Un film apocalyptique
Après Les Garçons sauvages, encensé par certains mais peut-être un peu trop vite auréolé de prestige, voici le nouveau court métrage du très prolifique Bertrand Mandico, qui sera présenté à Cannes, dans une séance spéciale de la Semaine de la Critique. Le film s’étire pendant 38 longues minutes, après un titre qui pulse faisant penser à une mauvaise mise au point du projectionniste. Mais non, il n’en est rien : c’était sans doute un effet pour surprendre le spectateur, comme l’ensemble de ce film un peu foutraque, limite potache qui se cherche un chemin à travers les décombres de la science-fiction des années 50 ou du gore made in Cinecittà de Mario Bava. Un film OVNI qui pourrait être attachant, s’il n’était pas un peu prétentieux et quelque peu vain. On est d’ailleurs en droit de se demander pourquoi ce court métrage (puisque la catégorie moyen métrage n’existe pas officiellement) se retrouve présenté à Cannes comme s’il avait fallu surfer sur le petit succès d’estime des Garçons sauvages.
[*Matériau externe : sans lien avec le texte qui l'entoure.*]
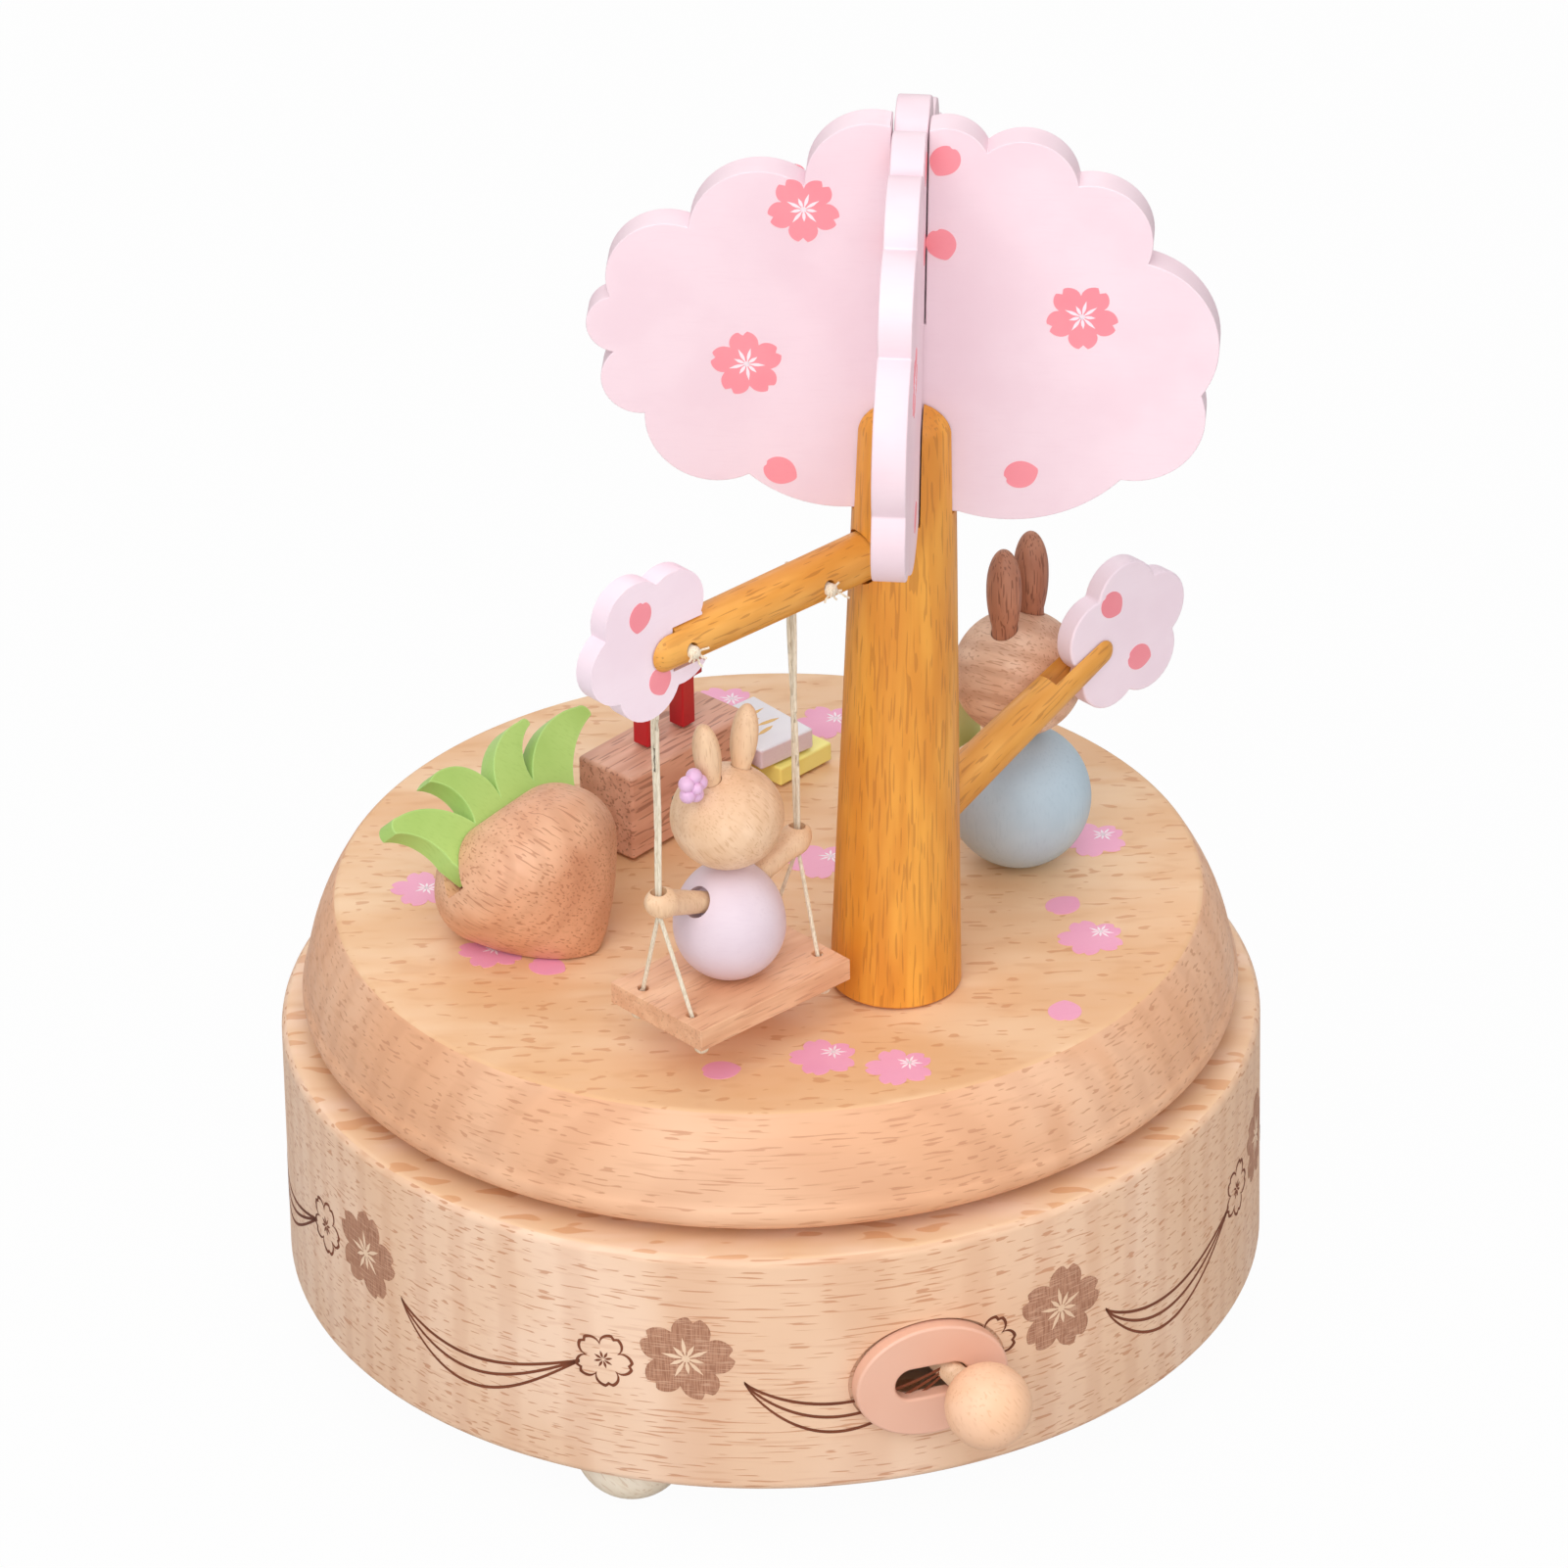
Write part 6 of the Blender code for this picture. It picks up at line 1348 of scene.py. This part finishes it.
class BuildGarden(bpy.types.Operator):
    """Make the turnip with its leaves, the block with its gate, the tray and the box."""

    bl_idname = "music_box.garden"
    bl_label = "Turnip, gate and box"

    def execute(self, context):
        normal = TURNIP_ACROSS.cross(TURNIP_CROWN).normalized()
        leaves = Matrix((TURNIP_CROWN.cross(normal), TURNIP_CROWN, normal)).transposed().to_4x4()
        centre = DECK_FRAME @ Matrix.Translation(TURNIP_PLACE)
        scale = TURNIP_RADIUS
        profile = scalloped((0.0, -1.17), [(0.0, -1.17, 0.0), (0.12, -1.14, 0.0), (0.30, -1.02, 0.0),
                                           (0.93, -0.30, 0.03), (0.88, 0.44, 0.14), (0.40, 0.66, 0.07),
                                           (0.0, 0.67, 0.0)], 14, scale)
        root = moved(spun(profile, 112), centre @ along(TURNIP_CROWN))
        ground = moved(brick((0.06, 0.06, 0.02)),
                       DECK_FRAME @ at(TURNIP_PLACE.x, TURNIP_PLACE.y, GAP - 0.01))
        groove = moved(brick((2.4 * scale, 0.02, LEAF_THICKNESS + 2.0 * SLOT_GAP)),
                       centre @ leaves @ at(0.0, LEAF_ROOT - GAP + 0.01, 0.0))
        settle("turnip_root", carved(root, ground, groove), "turnip_wood", "turntable",
               ("turnip",))
        arcs = [(10.8, 0.0, 0.0), (12.5, 2.8, 0.0), (20.9, 8.4, -1.0), (19.8, 10.2, 0.6), (7.3, 5.8, 2.2),
                (12.0, 11.6, -1.3), (11.0, 12.6, 0.5), (1.6, 6.4, 2.2), (-3.0, 12.9, 1.6), (-6.4, 12.6, 0.3),
                (-4.1, 5.4, -1.6), (-13.6, 11.2, 1.5), (-15.2, 9.6, 0.7), (-10.6, 3.0, -1.2),
                (-9.4, 0.0, 0.0)]
        board = slab(scalloped((-9.4, 0.0), arcs, 12, TURNIP_RADIUS / 11.5), LEAF_THICKNESS)
        settle("turnip_leaf_board", board, "leaf_paint", "turntable", ("turnip_leaves",),
               centre @ leaves @ at(0.0, LEAF_ROOT, 0.0), EDGE)
        self.block_and_gate()
        self.tray_and_box()
        return {'FINISHED'}

    def block_and_gate(self):
        spot, angle, size = BLOCK
        place = DECK_FRAME @ at(spot.x, spot.y, GAP) @ turned(angle)
        settle("plain_block", brick(size), "block_wood", "turntable", ("wooden_block",),
               place @ up(size.z / 2.0), BOARD_EDGE)
        inner, outer, height, beam, thickness = GATE
        low = 0.6 * height
        roof = height - beam
        wide = outer + 0.0030
        side = outer + 0.0015
        half = [(inner, 0.0), (outer, 0.0), (outer, low), (side, low), (side, low + beam),
                (outer, low + beam), (outer, roof), (wide, roof + beam / 3.0),
                (wide + beam / 4.0, height + beam / 3.0)]
        half += bow(half[-1], (0.0, height), -0.0002, 8)
        outline = half + [(-x, y) for x, y in reversed(half[:-1])]
        gate = slab(outline + [(-inner, low), (inner, low)], thickness)
        opening = moved(brick((2.0 * inner, roof - low - beam, 0.01)),
                        at(0.0, (roof + low + beam) / 2.0, 0.0))
        settle("gate", carved(gate, opening), "red_paint", "turntable", ("red_gate",),
               place @ up(size.z + GAP) @ standing(0.0), FINE_EDGE)

    def tray_and_box(self):
        low = GAP
        # The paper box is white card; its sides take the lilac paint as painted shade, and only its top takes the
        # white card.
        for name, node, row, material, slot, top in (
                ("tray", "yellow_tray", TRAY, "yellow_paint", "yellow_paint", None),
                ("paper_box", "white_box", PAPER_BOX, "lilac_paint", "white_card", "white_card")):
            spot, angle, size = row
            place = DECK_FRAME @ at(spot.x, spot.y, low + size.z / 2.0) @ turned(angle)
            settle(name, brick(size), material, "turntable", (node,), place, EDGE, top)
            low += size.z + GAP
        marks = bmesh.new()
        lid = place @ up(size.z / 2.0)
        for x, y, length, angle in MARKS:
            flat_shape(marks, streak_edge(length, 0.0006), 16, flat_at(lid, x, y, angle), 0.00003)
        settle("box_marks", marks, "gold_mark", "turntable")


class BuildStage(bpy.types.Operator):
    """Lay the pale floor, light it softly and set the camera."""

    bl_idname = "music_box.stage"
    bl_label = "Stage"

    def execute(self, context):
        self.floor(context)
        self.world(context)
        for name, (place, energy, size) in LAMPS.items():
            lamp = bpy.data.lights.new(name, 'AREA')
            lamp.energy = energy
            lamp.size = size
            lamp_object = bpy.data.objects.new(name, lamp)
            lamp_object.location = place
            aim = LAMP_AIM - Vector(place)
            lamp_object.rotation_euler = aim.to_track_quat('-Z', 'Y').to_euler()
            context.scene.collection.objects.link(lamp_object)
        self.camera(context)
        context.scene.view_settings.view_transform = 'Standard'
        return {'FINISHED'}

    def floor(self, context):
        """A pale floor that looks white to the camera but for a soft shadow."""
        bm = bmesh.new()
        bmesh.ops.create_grid(bm, x_segments=1, y_segments=1, size=FLOOR_SIZE)
        mesh = bpy.data.meshes.new("floor")
        bm.to_mesh(mesh)
        bm.free()
        floor = bpy.data.objects.new("floor", mesh)
        floor.location = (0.0, 0.0, FLOOR)
        context.scene.collection.objects.link(floor)
        made = Finish("pale_floor")
        glow = made.node("Emission")
        glow.inputs["Color"].default_value = WHITE
        share = made.maths('MULTIPLY', made.node("LightPath").outputs["Is Camera Ray"], FLOOR_GLOW)
        made.blend(share, made.shader, glow, "Material Output")
        mesh.materials.append(made.done((FLOOR_GREY,) * 3, 0.9))

    def world(self, context):
        """Soft light from all round, behind a backdrop that looks white."""
        world = bpy.data.worlds.new("studio")
        context.scene.world = world
        world.use_nodes = True
        made = Nodes(world.node_tree)
        lit, shown = world.node_tree.nodes["Background"], made.node("Background")
        for background in (lit, shown):
            background.inputs["Color"].default_value = WHITE
        lit.inputs["Strength"].default_value = WORLD_STRENGTH
        path = made.node("LightPath").outputs
        seen = path["Is Camera Ray"]
        for ray in ("Is Glossy Ray", "Is Transmission Ray"):
            seen = made.maths('MAXIMUM', seen, path[ray])
        made.blend(seen, lit, shown, "World Output")

    def camera(self, context):
        camera = bpy.data.cameras.new("camera")
        camera.lens = LENS
        camera.sensor_width = 36.0
        camera.clip_end = 20.0
        rotation = Matrix((CAMERA_RIGHT, CAMERA_UP, -CAMERA_AHEAD)).transposed().to_4x4()
        view = bpy.data.objects.new("camera", camera)
        view.matrix_world = up(DRUM_TOP) @ LEVEL @ Matrix.Translation(CAMERA_SPOT) @ rotation
        context.scene.collection.objects.link(view)
        context.scene.camera = view


OPERATORS = (BuildStage, BuildDrum, BuildEngraving, BuildLever, BuildTurntable, BuildTree, PrintBoards,
             BuildSwing, BuildFigures, BuildGarden, BuildMovement)


class MusicBoxPanel(bpy.types.Panel):
    """Lists the builders in the sidebar."""

    bl_label = "Music Box"
    bl_idname = "VIEW3D_PT_music_box"
    bl_space_type = 'VIEW_3D'
    bl_region_type = 'UI'
    bl_category = "Music Box"

    def draw(self, context):
        for operator in OPERATORS:
            self.layout.operator(operator.bl_idname)


CLASSES = (MusicBoxColours, MusicBoxSizes, *OPERATORS, MusicBoxPanel)


def register():
    for item in CLASSES:
        bpy.utils.register_class(item)
    bpy.types.Scene.music_box_colours = PointerProperty(type=MusicBoxColours)
    bpy.types.Scene.music_box_sizes = PointerProperty(type=MusicBoxSizes)


def unregister():
    del bpy.types.Scene.music_box_sizes
    del bpy.types.Scene.music_box_colours
    for item in reversed(CLASSES):
        bpy.utils.unregister_class(item)


def main():
    register()
    for operator in OPERATORS:
        group, action = operator.bl_idname.split(".")
        getattr(getattr(bpy.ops, group), action)()


if __name__ == "__main__":
    main()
Presque les mêmes actrices
Encore une fois, comme pour Les garçons sauvages même s’il s’agit d’une équipe technique toute différente, il faut souligner le travail du directeur de la photo, Sylvain Verdet, et des décoratrices et costumières, respectivement Gabrielle Desjean et Pauline Jacquard. De fantomatiques actrices hantent le plateau presque déserté d’un film post-apocalyptique, vêtues comme dans un mauvais téléfilm, de strass et de paillettes. On reconnaît d’ailleurs au passage les mêmes actrices que dans Les garçons sauvages, comme Nathalie Richard, Elina Löwensohn, Vimala Pons, Pauline Lorillard. On y rencontre parfois les mêmes phallus pétrifiés et la même philosophie sur les sexes et le féminisme, évoquant bien sûr les cinéastes qui pourraient être les « maîtres » de Bertrand Mandico comme Rainer Werner Fassbinder ou encore Andy Warhol. Dans ce dernier film, plane aussi l’ombre tutélaire d’un Jean-Luc Godard lorsque la voix-off pontifie sur le rôle du cinéma qui serait « un gorille aux yeux qui brillent dans la nuit, et dont les ongles griffent ».
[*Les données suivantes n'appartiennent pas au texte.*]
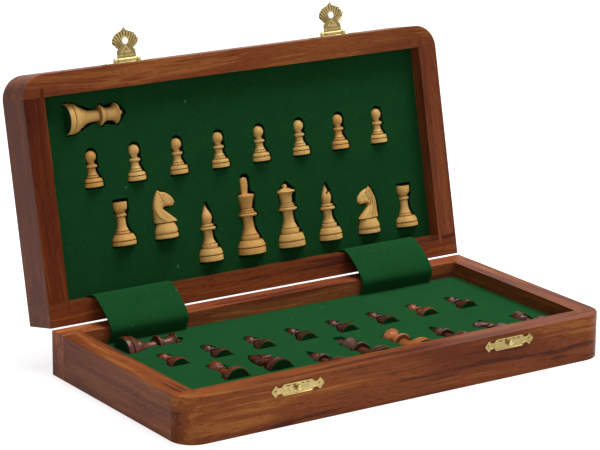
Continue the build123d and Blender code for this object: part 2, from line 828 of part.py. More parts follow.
def plate_outline():
    """Half of a front plate's outline: a chamfered body with a three-pointed end."""
    body = plate_body / 2
    high = plate_height / 2
    neck = fleur_neck / 2
    tip = plate_length / 2
    spread = fleur_height / 2
    nail = nail_spacing / 2
    return [
        (0, high), (body - plate_chamfer, high), (body, high - plate_chamfer), (body + 0.4, neck),
        (nail - 1.9, neck), (nail - 0.4, spread), (nail + 1.2, neck + 0.5), (tip, 0),
        (nail + 1.2, -neck - 0.5), (nail - 0.4, -spread), (nail - 1.9, -neck),
        (body + 0.4, -neck), (body, plate_chamfer - high), (body - plate_chamfer, -high),
        (0, -high)]


def make_plate(face):
    """One front plate with its two nail holes."""
    with BuildPart() as plate:
        with BuildSketch(face):
            with BuildLine():
                Polyline(*plate_outline(), close=True)
            make_face()
            mirror(about=Plane.YZ)
            with GridLocations(nail_spacing, 1, 2, 1):
                Circle(nail_radius + nail_clearance, mode=Mode.SUBTRACT)
        extrude(amount=plate_thickness)
    return plate.part


def dome(radius, bottom, top):
    """An arc from a round head's edge to its top, with its middle on the axis."""
    rise = top - bottom
    ball = (radius ** 2 + rise ** 2) / (2 * rise)
    halfway = radius / 2
    ThreePointArc(
        (radius, bottom), (halfway, top - ball + sqrt(ball ** 2 - halfway ** 2)), (0, top))


def make_nail(face):
    """A nail driven through a plate, with a low round head."""
    with BuildPart() as nail:
        with BuildSketch(Plane(face.origin, x_dir=face.x_dir, z_dir=-face.y_dir)):
            with BuildLine():
                Polyline(
                    (0, plate_thickness + nail_head_height), (0, -nail_length),
                    (nail_radius, -nail_length + 1), (nail_radius, plate_thickness),
                    (nail_head_radius, plate_thickness))
                dome(nail_head_radius, plate_thickness, plate_thickness + nail_head_height)
            make_face()
        revolve(axis=Axis(face.origin, face.z_dir))
    return nail.part


def make_nails(tray, height):
    """The four nails of a tray's two plates."""
    return [make_nail(front_plane(tray, x, height)) for x in nail_places()]


def hasp_axis(x, y=0.0, z=0.0):
    """A plane on the front plates' face whose origin is a hasp's axis, Z out of the lid's front."""
    face = front_plane(lid_tray, x, tray_depth - hasp_rise)
    return moved(face, y=y, z=hasp_stand + z)


def roll(x, length, radius, bore=0.0):
    """A barrel round a hasp's axis, centred on x along it."""
    start = hasp_axis(x)
    with BuildPart() as barrel:
        with BuildSketch(Plane(start.origin, x_dir=start.y_dir, z_dir=start.x_dir)):
            Circle(radius)
            if bore:
                Circle(bore, mode=Mode.SUBTRACT)
        extrude(amount=length / 2, both=True)
    return barrel.part


def make_hasp_plate(x):
    """A plate with two knuckles, standing on webs, that hold a hasp's pin."""
    face = front_plane(lid_tray, x, tray_depth - hasp_rise)
    offset_x = (hasp_barrel_length + hasp_knuckle_length) / 2 + hasp_gap
    knuckle_x = [-offset_x, offset_x]
    with BuildPart() as plate:
        add(make_plate(face))
        for shift in knuckle_x:
            with BuildSketch(moved(face, x=shift)):
                Rectangle(hasp_knuckle_length, 2 * hasp_barrel_radius)
            extrude(amount=hasp_stand)
            add(roll(x + shift, hasp_knuckle_length, hasp_barrel_radius))
        add(roll(x, plate_body, hasp_pin_radius + nail_clearance), mode=Mode.SUBTRACT)
    return plate.part


def hasp_outline():
    """Half of a hasp's outline from its barrel to the lobe on its top."""
    lobe = hasp_lobe_width / 2
    wide = hasp_width / 2
    rise = hasp_lobe_height - hasp_width_height
    return [
        (0, 0), (hasp_barrel_length / 2, 0), (hasp_shoulder_width / 2, hasp_shoulder),
        (hasp_waist_width / 2, hasp_waist_height), (wide - 0.5, hasp_width_height - 1.2),
        (wide, hasp_width_height), (0.9 * wide, hasp_width_height + 0.35 * rise),
        (0.68 * wide, hasp_width_height + 0.65 * rise), (lobe + 1.4, hasp_lobe_height - 0.5),
        (lobe * 0.8, hasp_lobe_height), (lobe, hasp_lobe_height + 1.1),
        (0.5 * lobe, hasp_length - 0.5), (0, hasp_length)]


def make_hasp(x):
    """A pierced leaf that stands straight out from the lid's front, on its rolled barrel."""
    axis = hasp_axis(x)
    leaf = Plane(axis.origin, x_dir=axis.x_dir, z_dir=-axis.y_dir)
    with BuildPart() as hasp:
        with BuildSketch(moved(leaf, z=-hasp_thickness / 2)):
            with BuildLine():
                Polyline(*hasp_outline(), close=True)
            make_face()
            mirror(about=Plane.YZ)
            with Locations((0, hole_distance)):
                Circle(hasp_hole_radius, mode=Mode.SUBTRACT)
        extrude(amount=hasp_thickness)
        add(roll(x, hasp_barrel_length, hasp_barrel_radius))
        add(roll(x, plate_body, hasp_pin_radius + nail_clearance), mode=Mode.SUBTRACT)
    return hasp.part


def make_knob(x):
    """A round catch knob on a stem that is driven through its plate."""
    face = front_plane(base_tray, x, tray_depth - catch_drop)
    top = plate_thickness + knob_height
    neck = plate_thickness + knob_stem_height
    with BuildPart() as knob:
        with BuildSketch(Plane(face.origin, x_dir=face.x_dir, z_dir=-face.y_dir)):
            with BuildLine():
                Polyline(
                    (0, top), (0, -nail_length), (knob_stem_radius, -nail_length),
                    (knob_stem_radius, neck))
                ThreePointArc((knob_stem_radius, neck), (knob_radius, (neck + top) / 2), (0.8, top))
                Line((0.8, top), (0, top))
            make_face()
        revolve(axis=Axis(face.origin, face.z_dir))
    return knob.part


def make_catch_plate(x):
    """A catch plate, pierced for its knob."""
    face = front_plane(base_tray, x, tray_depth - catch_drop)
    with BuildPart() as plate:
        add(make_plate(face))
        with BuildSketch(face):
            Circle(knob_stem_radius + nail_clearance)
        extrude(amount=plate_thickness, mode=Mode.SUBTRACT)
    return plate.part


def save_group(solids, name):
    """Writes several separate solids as one node."""
    save(Compound(label=name, children=solids), name)


def make_fittings():
    """Hasps and their plates on the lid, catches on the base."""
    save_group(
        [make_hasp_plate(x) for x in fitting_middles]
        + make_nails(lid_tray, tray_depth - hasp_rise), "hasp_plates")
    pin_length = hasp_barrel_length + 2 * (hasp_knuckle_length + hasp_gap)
    save_group([roll(x, pin_length, hasp_pin_radius) for x in fitting_middles], "hasp_pins")
    save_group(
        [make_catch_plate(x) for x in fitting_middles]
        + make_nails(base_tray, tray_depth - catch_drop), "catch_plates")
    save_group([make_knob(x) for x in fitting_middles], "catch_knobs")
    # The lid's drawing plane runs towards -X, so its first hasp is the right-hand one.
    save(make_hasp(fitting_middles[0]), "right_hasp")
    save(make_hasp(fitting_middles[1]), "left_hasp")


# ================================================================ the whole box

os.makedirs("parts", exist_ok=True)
for tray, nest, half, drop, colour, first in (
        (base_tray, base_nest, "base", catch_drop, "dark", 0),
        (lid_tray, lid_nest, "lid", hasp_rise, "light", 1)):
    make_rails(tray, half, nail_cuts(tray, tray_depth - drop))
    make_board(tray, half)
    make_nest(nest, half, tray)
    make_leaves(tray, half, first)
    for place in men_places():
        make_man(nest, place, colour)
make_hinge_pins()
make_flaps()
make_fittings()
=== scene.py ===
import json
import math
import random
from dataclasses import dataclass

import bpy
from mathutils import Matrix, Vector

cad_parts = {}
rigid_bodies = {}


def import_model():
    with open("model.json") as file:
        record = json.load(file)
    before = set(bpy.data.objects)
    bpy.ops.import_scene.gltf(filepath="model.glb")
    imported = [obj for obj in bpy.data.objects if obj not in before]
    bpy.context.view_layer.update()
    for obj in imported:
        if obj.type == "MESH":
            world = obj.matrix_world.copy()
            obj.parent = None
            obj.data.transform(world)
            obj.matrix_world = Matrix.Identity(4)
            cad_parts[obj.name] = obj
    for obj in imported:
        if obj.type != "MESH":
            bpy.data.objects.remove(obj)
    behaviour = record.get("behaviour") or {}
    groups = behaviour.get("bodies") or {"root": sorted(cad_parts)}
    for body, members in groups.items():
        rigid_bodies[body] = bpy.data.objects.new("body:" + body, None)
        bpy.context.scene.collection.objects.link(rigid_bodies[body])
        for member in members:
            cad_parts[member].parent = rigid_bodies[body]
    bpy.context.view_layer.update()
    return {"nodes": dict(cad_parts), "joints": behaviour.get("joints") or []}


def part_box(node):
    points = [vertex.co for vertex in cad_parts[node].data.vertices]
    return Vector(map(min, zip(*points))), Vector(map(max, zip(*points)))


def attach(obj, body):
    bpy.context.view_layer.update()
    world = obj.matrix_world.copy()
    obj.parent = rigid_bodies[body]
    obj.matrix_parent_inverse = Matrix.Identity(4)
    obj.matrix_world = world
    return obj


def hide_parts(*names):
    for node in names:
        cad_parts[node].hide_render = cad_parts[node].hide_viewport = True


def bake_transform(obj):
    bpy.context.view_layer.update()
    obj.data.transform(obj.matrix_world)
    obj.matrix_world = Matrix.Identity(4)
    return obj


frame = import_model()

bl_info = {
    "name": "Folding chess box",
    "version": (1, 0, 0),
    "blender": (4, 5, 0),
    "location": "3D View > Sidebar > Chess Box",
    "description": "Finishes a folding wooden chess box and turns the chessmen that lie in it",
    "category": "Object",
}

MM = 0.001
NODES = frame["nodes"]
JOINTS = {joint["name"]: joint for joint in frame["joints"]}
LID_PIN = Vector(JOINTS["hinge_lid"]["pos_m"])
LID_OPEN = -math.radians(JOINTS["hinge_lid"]["range_deg"][0])
HASPS = {side: Vector(JOINTS[f"hinge_{side}_hasp"]["pos_m"]) for side in ("left", "right")}
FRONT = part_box("base_front_rail")[0].y
REAR_LOW, REAR_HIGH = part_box("base_hinge_rail")
RAIL = REAR_HIGH.y - REAR_LOW.y
FELT_LOW, FELT_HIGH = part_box("base_felt")
FELT_TOP = FELT_HIGH.z
TRAY_WIDTH = REAR_HIGH.y - FRONT
TRAY_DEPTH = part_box("base_side_rails")[1].z

SWING = (
    Matrix.Translation(LID_PIN) @ Matrix.Rotation(-LID_OPEN, 4, "X")
    @ Matrix.Translation(-LID_PIN))


def in_lid(from_hinge, depth):
    """The place of a point of the open lid, from its hinge edge and down from its rim."""
    shut = Vector((0, REAR_HIGH.y - from_hinge, 2 * LID_PIN.z - TRAY_DEPTH + depth))
    return SWING @ shut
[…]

Le cinéma, un singe aux yeux qui brillent
En fait, gare au gorille, surtout le gorille du cinéma ! Ce court métrage raconte en fait l’histoire d’amour homosexuelle, entre deux femmes dont l’une est l’actrice au titre très peu superfétatoire d’Apocalypse, et l’autre réalisatrice du film au doux nom de Joy, à la fin du tournage comme métaphore de la création artistique qui se donne et se dérobe. Pourtant, le film ne manque pas d’idées, d’effets spéciaux dont certains sont volontairement ratés ou maladroits, de voix inquiétantes et sépulcrales, de profils et de visages intéressants, mais il lui manque peut-être un bon scénario si bien qu’on se dit que cet Ultra Pulpe n’est peut-être qu’une bande d’essai, un work in progress pour un nouveau film qui, ce coup-ci, fera l’ouverture de Cannes 2019 comme si la France se cherchait désespérément un petit génie à la manière de Xavier Dolan mais qui ne ferait pas la gueule au comité organisateur.